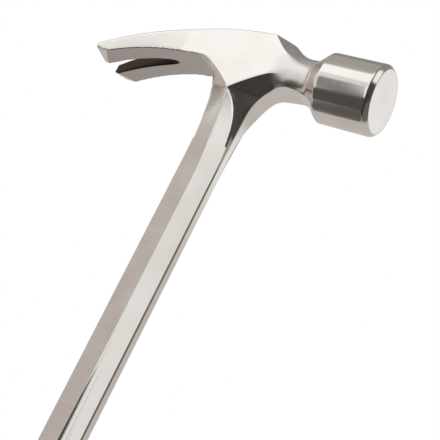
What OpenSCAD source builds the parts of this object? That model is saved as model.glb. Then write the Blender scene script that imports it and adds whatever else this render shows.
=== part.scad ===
// Framing hammer, forged in one piece, with a stacked leather grip.
// Millimetres. +Z runs up the handle to the head, +X to the striking face.
// The origin is the middle of the butt cap's flat end.

/* [Head] */

// Height of the striking face's axis above the butt
bell_axis_height = 391; // [330:1:450]
// Striking face ahead of the handle's middle
face_reach = 70; // [58:1:85]
// Claw tips behind the handle's middle
claw_reach = 79.6; // [68:0.2:92]
// Diameter of the bell
bell_d = 33; // [27:0.5:40]
// Length of the bell's round part, bevel included
bell_length = 27.2; // [20:0.2:34]
// Diameter of the flat striking face
face_d = 29.6; // [22:0.2:38]
// Length of the bevel round the face
face_bevel = 2; // [0.8:0.1:4]
// Length of the cone behind the bell
shoulder_length = 6.3; // [4:0.1:9]
// Diameter of the cone where it meets the neck's hollow
shoulder_d = 23; // [22.4:0.2:28]
// Diameter of the neck
neck_d = 22; // [20:0.2:24]
// Thinnest place of the neck ahead of the handle's middle
neck_place = 31.6; // [26:0.2:34]
// Radius of the hollow between neck and cheeks
neck_hollow_r = 16; // [12:0.5:24]
// Width across the two flat cheeks
cheek_width = 23; // [19:0.5:30]
// Width across the claw tips
claw_spread = 33.6; // [27:0.2:42]
// Top of the head above the bell's axis
crown_height = 15.3; // [12:0.1:20]
// Highest place of the crown ahead of the handle's middle
crown_place = 14.4; // [8:0.2:18]
// Radius of the crown along the head
crown_r = 167.7; // [140:1:220]

/* [Claws] */

// Thickness of the claws at the tips, before the ground bevels
claw_tip_thickness = 6.3; // [4:0.1:9]
// Highest place of the underside below the bell's axis
claw_under_drop = 3.85; // [2:0.05:6]
// Highest place of the underside behind the handle's middle
claw_under_place = 20; // [14:0.5:26]
// Where the claws start to spread, behind the handle's middle
spread_start = 34; // [26:1:50]
// Inner end of the nail slot, behind the handle's middle
slot_end = 41; // [36:0.5:52]
// Width of the nail slot at the tips
slot_mouth = 9.6; // [7:0.1:13]
// Radius of the slot's inner end
slot_end_r = 0.8; // [0.5:0.1:2]
// Length of the ground bevel under each tip
tip_bevel_length = 7.4; // [3:0.1:12]
// Slope of that bevel across the claw, in degrees
tip_bevel_tilt = 11.5; // [0:0.5:20]

/* [Shaft] */

// Width of the shaft, seen from the side
shaft_width = 20.4; // [16:0.2:26]
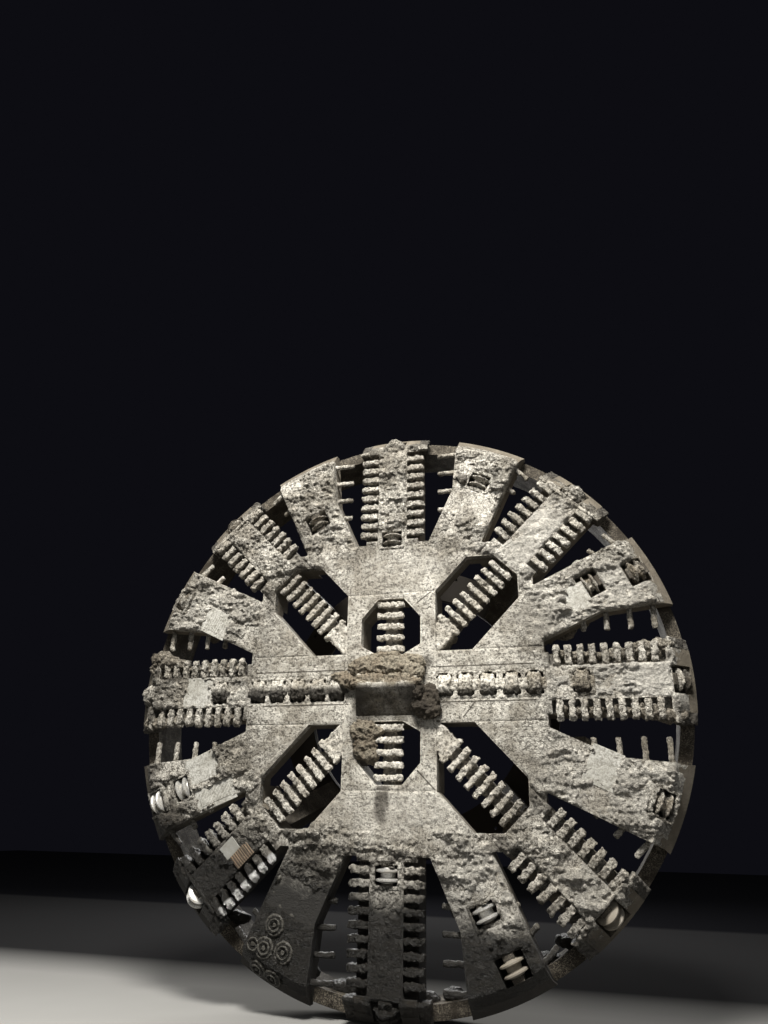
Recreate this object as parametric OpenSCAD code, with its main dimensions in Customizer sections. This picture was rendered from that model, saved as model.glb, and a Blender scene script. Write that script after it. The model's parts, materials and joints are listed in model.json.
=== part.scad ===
// Cutterhead of a 10.8 m tunnel boring machine: a welded spoke and panel wheel that turns about
// the Y axis. The origin is the centre of the drive flange's rear face, the cutting face looks
// along -Y and +Z is up. All sizes are in millimetres.

/* [Head] */
// Radius over the rim
head_r = 5400; // [5300:10:5500]
// Cutting face ahead of the drive flange's rear face
face_z = 2300; // [2200:10:2600]
// Depth of the panels behind the face
panel_t = 460; // [430:10:520]
// Depth of the spokes and the centre block behind the face
spoke_t = 680; // [620:10:760]
// Width of the rim's bevel
bevel_w = 320; // [290:5:360]
// Depth of the rim's bevel
bevel_drop = 300; // [260:10:340]
// Depth of the face's outer lip, ahead of the rim ring
lip_t = 440; // [430:5:450]

/* [Rim ring] */
// Step from the rim in to the outer side of the rim ring
ring_step = 40; // [10:5:60]
// Thickness of the rim ring
ring_wall = 230; // [200:5:240]
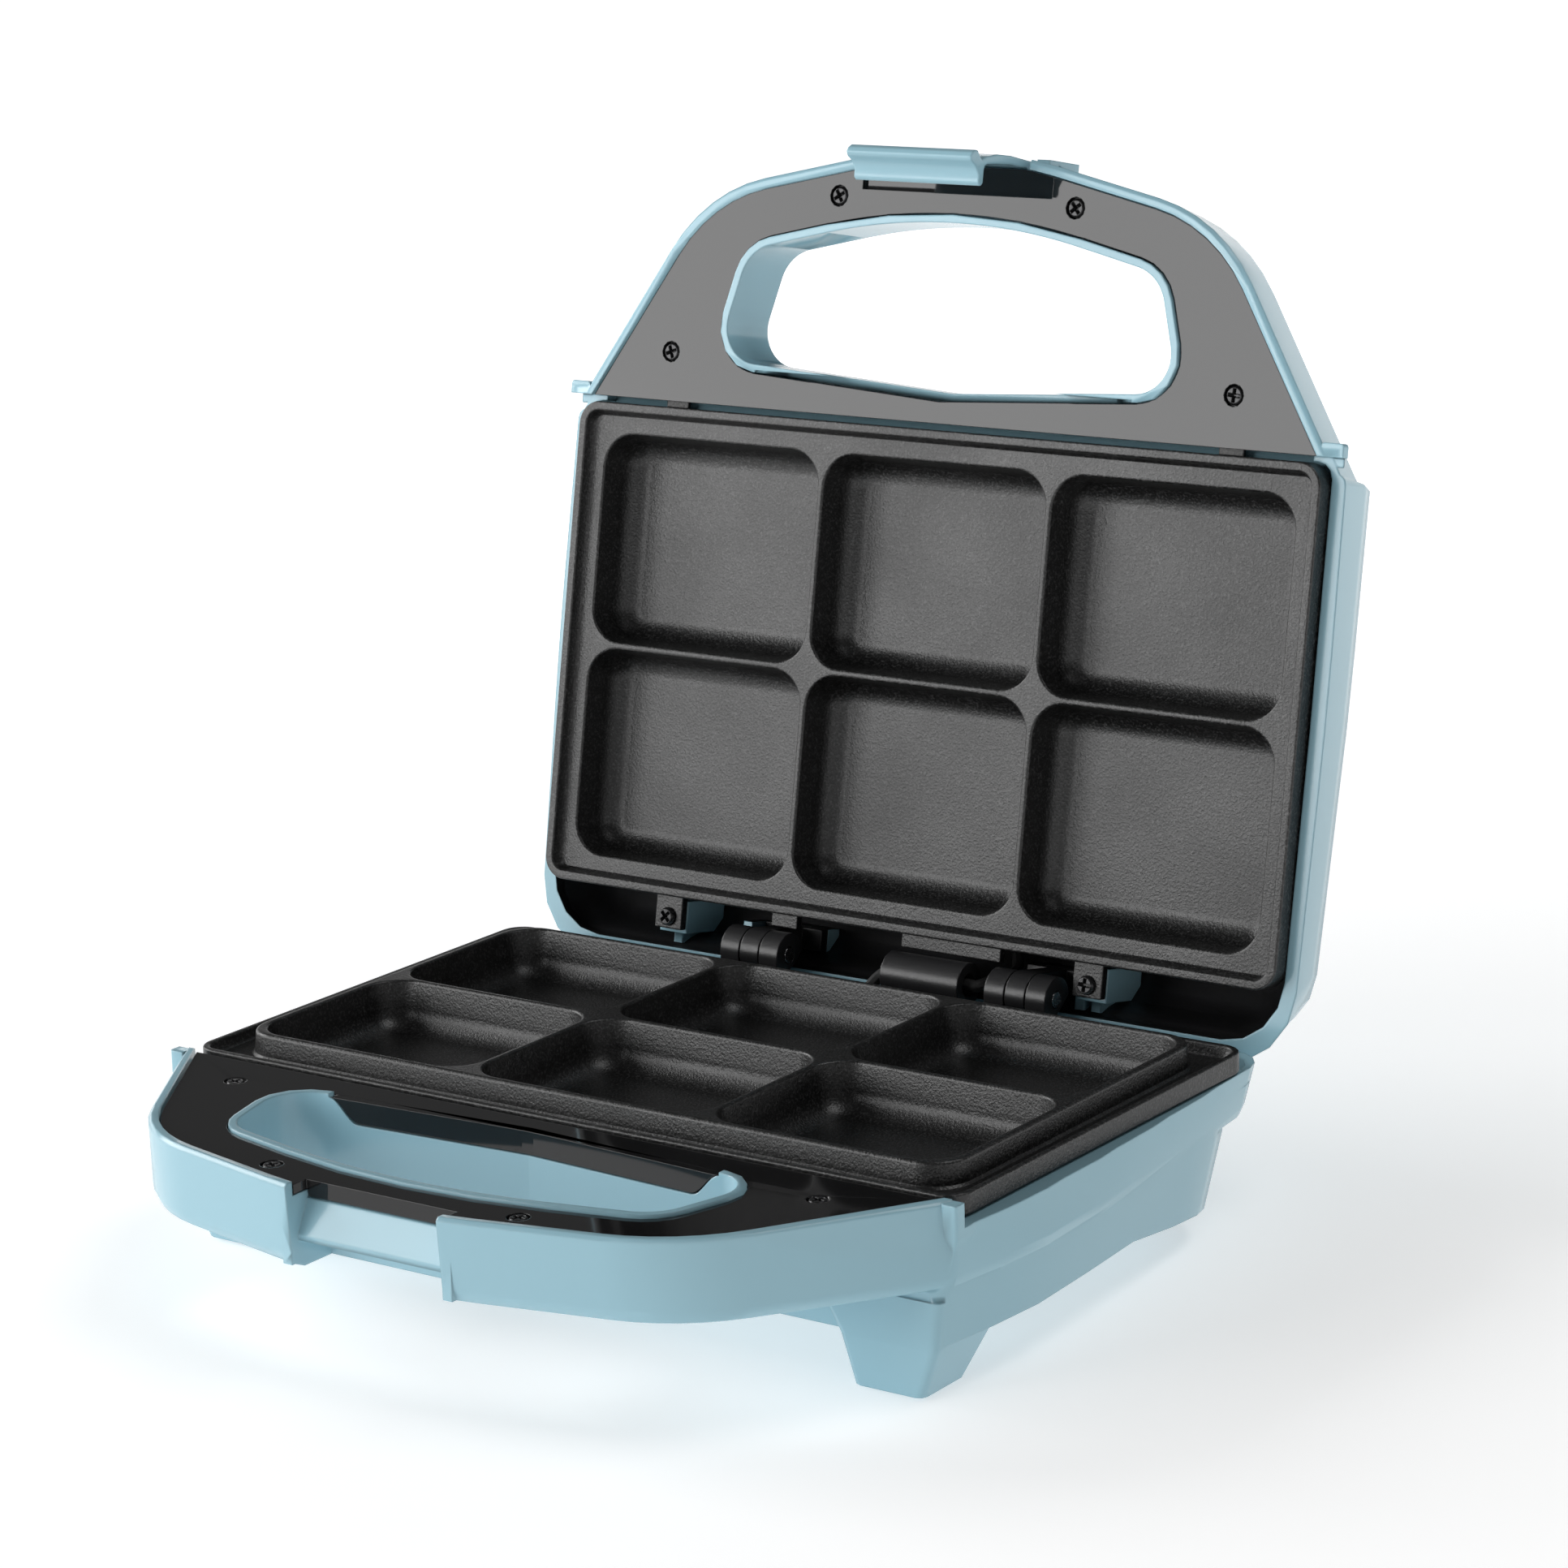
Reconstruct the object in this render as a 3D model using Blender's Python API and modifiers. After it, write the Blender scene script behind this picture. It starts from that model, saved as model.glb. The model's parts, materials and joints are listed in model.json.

Stated task.
Print only the lines that run from the start of the listing to the line bearing "cap's flat end."; please keep the first line and that last one, exactly as they appear.

Reply.
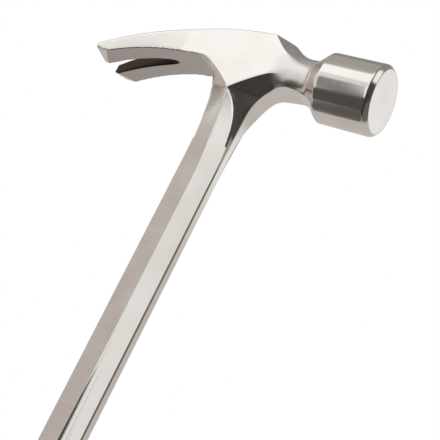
What OpenSCAD source builds the parts of this object? That model is saved as model.glb. Then write the Blender scene script that imports it and adds whatever else this render shows.
=== part.scad ===
// Framing hammer, forged in one piece, with a stacked leather grip.
// Millimetres. +Z runs up the handle to the head, +X to the striking face.
// The origin is the middle of the butt cap's flat end.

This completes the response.